The purpose of an Atwood machine lab report is to analyze the relationship between mass, acceleration, and tension in a system of pulleys and weights, demonstrating principles of Newton's second law.

What are the key components to include in an Atwood machine lab report?

Key components include the hypothesis, materials used, procedure, data collection (measurements of mass and acceleration), data analysis, calculations, results, and conclusions.

How do you calculate acceleration in an Atwood machine experiment?

Acceleration is calculated by analyzing the change in velocity over time, often using data from motion sensors or timing measurements, and applying kinematic equations or Newton's second law.
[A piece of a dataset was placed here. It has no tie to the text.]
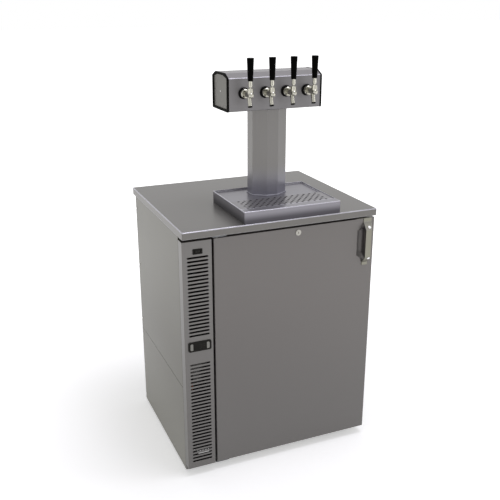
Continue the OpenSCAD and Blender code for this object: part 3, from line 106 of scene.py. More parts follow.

What role does mass difference play in the Atwood machine experiment?

The mass difference affects the net force and thus the acceleration of the system; larger differences typically result in greater acceleration, illustrating Newton's second law.

How can errors in an Atwood machine lab be minimized?

Errors can be minimized by ensuring accurate measurements, reducing friction in pulleys, using precise timing methods, and calibrating equipment regularly.

What conclusions can be drawn from analyzing data in an Atwood machine lab report?

Conclusions often include verifying the relationship between mass difference and acceleration, confirming Newton's second law, and assessing the efficiency of the setup.

How is tension in the string calculated in an Atwood machine experiment?

Tension is calculated using the known masses, measured acceleration, and applying Newton's second law to each mass, often resulting in T = m(g ± a).

What are common challenges faced during an Atwood machine lab, and how are they addressed?

Common challenges include pulley friction and measurement inaccuracies, which can be addressed by using low-friction pulleys, precise timing, and repeated trials for accuracy.

Why is it important to compare experimental acceleration with theoretical predictions in an Atwood machine lab?

Comparing experimental and theoretical results helps validate Newton's laws, identify experimental errors, and improve understanding of the physical principles involved.